Having forgotten there was an American Enlightenment and our founding history, we now have what prior generations did not: a “gun epidemic.” http://www.americanenlightenmentproject.org.

“To break the back of a senseless epidemic, Americans should pay more attention to retired Justice John Paul Stevens, a Cassandra unheeded about Heller,” said Robert W. Ludwig, a Washington attorney and legal advisor to AEP. Justice Stevens in 2014, citing “the slaughter caused by the prevalence of guns” and presaging the “Gun Epidemic” declared the next year, warned it is “profoundly important” to know Heller “curtails the government’s power to regulate the use of handguns that contribute to the roughly 88 [now 96] deaths every day”—indeed silently contribute to the vast majority of daily gun deaths.

Following this year’s March for Our Lives, Justice Stevens, calling student demands for an assault-rifle ban and universal background checks useful to minimize “mass killings of schoolchildren and others” but not enough to curb worsening violence, encouraged students to “seek more effective and more lasting reform.” Frustrated like many Americans and treating Heller and the Second Amendment as the proverbial rock and a hard place, Justice Stevens proposed repeal of the amendment as the easier course. “Actually,” Mr. Ludwig says, “it is Heller, far from a mighty rock, that is vulnerable.”

For starters, he explains, “it is not just important to see Heller as a cause of the epidemic, but that it decided only two-thirds of the amendment. In construing the right ‘to keep and bear Arms’ which ‘shall not be infringed,’ Heller never considered the meaning of that constitutional command. Instead, it transposed ‘infringed’ to ‘abridged,’ though not even synonyms, like changing the commandment ‘shall not kill’ to ‘maim.’ Overlooked terms of art, ‘infringed’ protects the right of states to arm their militia; ‘abridged’ was used to protect individual rights in the First Amendment and all others for 200 years since.”

Overlooking pivotal text is “Probably the strongest reason for not following a decision,” the California Supreme Court said recently in correcting a 140-year oversight “‘announced in ignorance’” of an 1872 statute, “a remarkable failure of the adversary system” strikingly like Heller. Noting “It is better that wisdom, or at least controlling authority, come to our attention late, rather than not at all,” the California high court held “because the relevant language and history” was not applied, its prior case “cannot stand.”
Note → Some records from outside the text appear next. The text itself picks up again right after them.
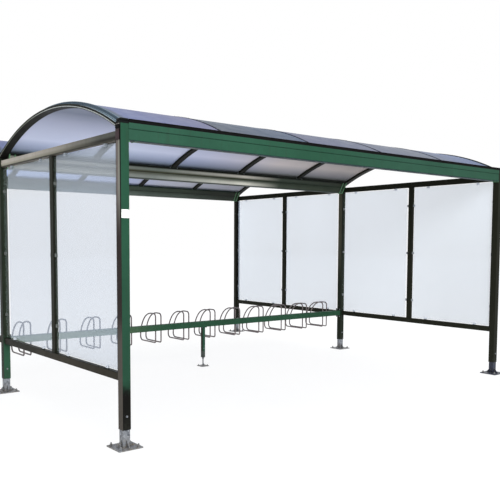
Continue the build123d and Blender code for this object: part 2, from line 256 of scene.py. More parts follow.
def clip(name):
    """Clips that hold the glass: dull where they sit on the frame, pale where they reach over the glass."""
    t = Tree(name)
    x, y, z = t.xyz()
    cloud = t.noise(30.0, 4.0, 0.6)
    ay = t.math("ABSOLUTE", y)
    off = t.math("ABSOLUTE", t.math("SUBTRACT", ay, 1.25))
    frame_part = t.math("MAXIMUM", t.span(ay, 0.034, 0.036, 1.0, 0.0), t.span(off, 0.033, 0.035, 1.0, 0.0))
    frame_part = t.math("MAXIMUM", frame_part, t.span(ay, 2.464, 2.466))
    frame_part = t.math("MAXIMUM", frame_part, t.span(z, 2.277, 2.279))
    frame_part = t.math("MAXIMUM", frame_part, t.span(z, 0.564, 0.566, 1.0, 0.0))
    low = t.mix(t.span(cloud, 0.3, 0.7), look(206, 211, 219, G_SIDE), look(216, 221, 229, G_SIDE))
    high = t.mix(t.span(cloud, 0.3, 0.7), look(150, 158, 166, G_SIDE), look(162, 170, 178, G_SIDE))
    grey = t.mix(t.span(cloud, 0.3, 0.7), look(84, 88, 84, G_SIDE), look(104, 108, 104, G_SIDE))
    left = t.mix(t.span(z, 2.19, 2.21), t.mix(t.span(z, 0.62, 0.64), low, grey), high)
    right = t.mix(t.span(z, 2.19, 2.21), t.mix(t.span(z, 0.62, 0.64), low, look(138, 142, 144, G_SIDE)), low)
    pale = t.mix(t.span(x, -0.1, 0.1), left, right)
    dull = t.mix(t.span(cloud, 0.3, 0.7), lin(38, 44, 38), lin(54, 58, 52))
    c = t.mix(frame_part, pale, dull)
    r = t.span(t.noise(60.0, 3.0, 0.5), 0.3, 0.7, 0.5, 0.65)
    p = t.principled(Base_Color=c, Roughness=r, Normal=t.bump(t.noise(200.0, 3.0, 0.6), 0.2, 0.0005))
    p.inputs["Specular IOR Level"].default_value = 0.05
    return t.finish(p.outputs[0])


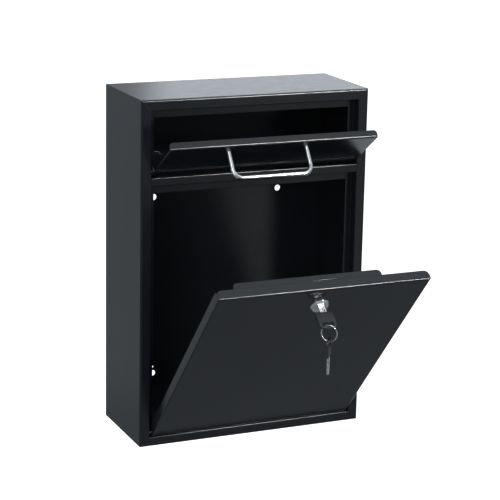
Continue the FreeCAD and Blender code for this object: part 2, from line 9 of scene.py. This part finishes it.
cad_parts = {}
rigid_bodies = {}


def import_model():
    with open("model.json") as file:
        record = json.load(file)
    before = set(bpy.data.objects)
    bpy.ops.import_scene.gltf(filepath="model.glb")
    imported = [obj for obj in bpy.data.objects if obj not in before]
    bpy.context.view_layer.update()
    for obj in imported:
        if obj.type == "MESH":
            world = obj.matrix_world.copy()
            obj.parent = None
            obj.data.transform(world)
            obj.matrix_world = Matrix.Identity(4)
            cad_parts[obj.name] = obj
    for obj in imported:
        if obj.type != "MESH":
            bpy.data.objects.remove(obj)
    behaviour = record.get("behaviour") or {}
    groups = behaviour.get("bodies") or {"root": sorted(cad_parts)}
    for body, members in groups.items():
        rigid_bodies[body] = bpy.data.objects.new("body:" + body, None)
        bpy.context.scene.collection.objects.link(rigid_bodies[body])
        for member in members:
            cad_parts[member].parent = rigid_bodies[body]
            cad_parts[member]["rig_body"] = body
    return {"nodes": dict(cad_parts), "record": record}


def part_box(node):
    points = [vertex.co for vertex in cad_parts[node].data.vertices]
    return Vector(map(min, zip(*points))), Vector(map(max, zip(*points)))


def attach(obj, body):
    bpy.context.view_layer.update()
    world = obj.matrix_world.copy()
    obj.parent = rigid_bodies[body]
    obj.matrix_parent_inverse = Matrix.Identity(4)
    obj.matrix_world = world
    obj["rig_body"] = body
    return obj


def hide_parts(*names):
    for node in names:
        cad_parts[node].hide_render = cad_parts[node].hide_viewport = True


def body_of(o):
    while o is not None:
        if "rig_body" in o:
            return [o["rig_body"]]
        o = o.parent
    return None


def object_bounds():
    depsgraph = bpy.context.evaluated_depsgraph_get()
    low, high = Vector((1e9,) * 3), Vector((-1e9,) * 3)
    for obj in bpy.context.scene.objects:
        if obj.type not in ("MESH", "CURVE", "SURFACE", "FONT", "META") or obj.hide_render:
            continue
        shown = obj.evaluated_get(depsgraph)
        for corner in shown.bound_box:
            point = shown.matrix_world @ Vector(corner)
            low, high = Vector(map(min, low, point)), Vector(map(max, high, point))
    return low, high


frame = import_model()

# Looks for the wall mounted drop box. Metres, in the CAD frame: +X right, +Y towards the wall, +Z up.

CAD_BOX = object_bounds()
NODES = frame["nodes"]

MM = 0.001

# ---- finishes ----
COAT_DARK = (0.016, 0.018, 0.022, 1)
COAT_LIGHT = (0.023, 0.025, 0.030, 1)
# paler coat for sharp edges: partly rubbed wear, partly a painted highlight along the bends
WORN_AND_HIGHLIGHT_EDGE_COAT = (0.10, 0.105, 0.11, 1)
PLASTIC_DARK = (0.045, 0.047, 0.052, 1)
PLASTIC_LIGHT = (0.10, 0.102, 0.106, 1)
CHROME = (0.93, 0.93, 0.94, 1)
NICKEL = (0.84, 0.83, 0.81, 1)
ZINC = (0.68, 0.69, 0.70, 1)
COAT_EDGE_RADIUS = 0.9 * MM
METAL_EDGE_RADIUS = 0.25 * MM
PLASTIC_EDGE_RADIUS = 0.4 * MM

# ---- split ring: sizes as shares of the CAD torus's wire radius, angles in radians ----
COIL_HALF_WIDTH = 0.90
COIL_HALF_THICKNESS = 0.46
COIL_OFFSET = 0.52
COIL_CROSSING = 0.35            # half of the arc over which one turn steps past the other
COIL_END = 1.15 * COIL_CROSSING  # how far each end stops from the middle of that arc
COIL_STEPS = 300
SECTION_STEPS = 12

# ---- camera, as fitted to the box's corners ----
CAMERA_AZIMUTH = math.radians(-23.93)
CAMERA_ELEVATION = math.radians(14.53)
CAMERA_ROLL = math.radians(1.19)
CAMERA_DISTANCE = 2.209
CAMERA_TARGET = Vector((0.0204, -0.060, 0.05135))
CAMERA_LENS = 131.7
SENSOR_WIDTH = 36.0

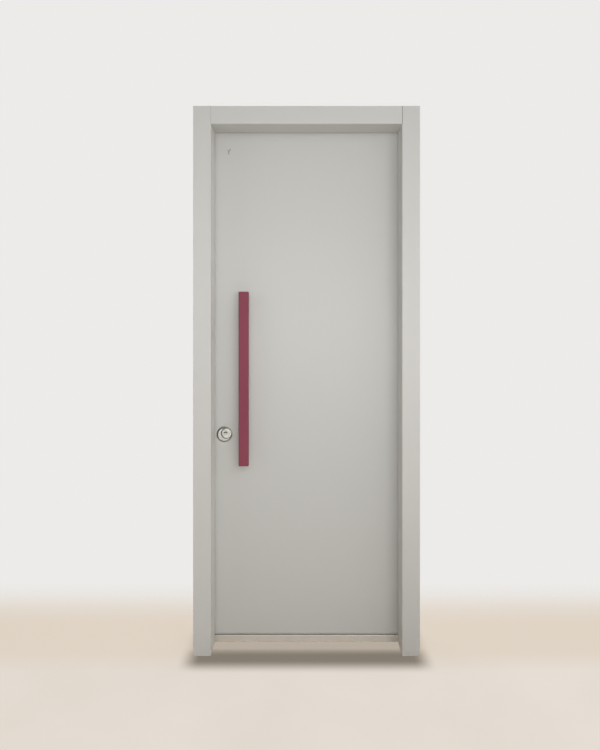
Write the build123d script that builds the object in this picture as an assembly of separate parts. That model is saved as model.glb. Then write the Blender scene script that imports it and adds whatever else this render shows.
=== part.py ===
from build123d import *
from math import sqrt
import os

# A security door: a flush armoured leaf that opens inwards in a folded steel frame.
# X runs right and Y inwards, both seen from outside, and Z runs up.
# The origin is on the floor, at the middle of the threshold's underside. All sizes are in mm.

# Clear opening between the linings
OPENING_W = 755.0
OPENING_H = 2100.0

# Clearances
MOVING_GAP = 5.0
SEAT_GAP = 0.3
RUNNING_GAP = 0.05
BOLT_GAP = 0.2

# Leaf
LEAF_T = 68.0
PANEL_T = 8.0
TRIM_T = 1.5
TRIM_LIP = 12.0
BOTTOM_LIP = 6.0
TRIM_EDGE_R = 1.2
LEAF_LAP = 22.5

# Threshold and bottom seal
THRESHOLD_H = 28.0
THRESHOLD_D = 80.0
THRESHOLD_RAMP = 18.0
THRESHOLD_HEEL = 8.0
THRESHOLD_NOSE_R = 2.0
LEAF_FLOOR_GAP = 3.0
SEAL_W = 9.0
SEAL_H = 22.0
SEAL_PROUD = 0.6
SEAL_INSET = 20.0

# Folded steel frame and its stop angles
SHEET_T = 2.0
BEND_R = 3.0
FLANGE_W = 40.0
RETURN_LIP = 12.0
STOP_GAP = 8.0
STOP_HIDE = 2.5
STOP_LEG = 20.0
STOP_PAST_WEB = 5.0
WEB_PAST_LEAF = 2.0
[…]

“So too Heller,” says Mr. Ludwig. “Having not construed the full text, and other things hiding in plain sight, there is no legal way it can stand.” To end the epidemic it enabled, “what is needed is not repeal but a challenge to Heller, only one court case away from being renounced as the historic blunder it is for elementary oversights of text and founding history.”

AEP’s efforts are supported by years of intensive legal and historical review unraveling the Second Amendment’s mysteries. Mr. Ludwig’s published articles include: “2nd Amendment Still Undecided, Hiding in Plain View” (Law360 Jan. 11, 2016); “Court Nominee, Guns, and Constitutional Illiteracy” (Law360 Mar. 15, 2016); “Heller Sequels and 2nd Amendment, Still Undecided: Part 1” (Law360 July 20, 2017); Part 2 (Aug. 3, 2017); Part 3 (Aug. 24, 2017); and “The Historic Legal Blunder that Enabled Our Gun Epidemic: Renouncing Heller by Deciding – Not Repealing – the Full Second Amendment” (Law360 Apr. 25, 2018).

AEP is led by an Advisory Council, including the following:

  • Robert W. Ludwig, an experienced litigator and founder of Ludwig & Robinson PLLC, an international law firm in Washington, D.C. with a Detroit office, a leading German affiliate, and a national practice in trial and appellate litigation.
  • Jack N. Rakove, the W. R. Coe Professor of History and American Studies and Professor of Political Science and (by courtesy) of Law at Stanford University. His areas of research include the origins of the American Revolution and Constitution, the political practice and theory of James Madison, and the role of historical knowledge in constitutional litigation.
  • Petra Smeltzer Starke, the Executive Director of AEP, is a business leader, policy advisor, and entrepreneur.
  • Scott R. Williams, a co-founder and partner of ForeFront Strategies, a Washington communications firm.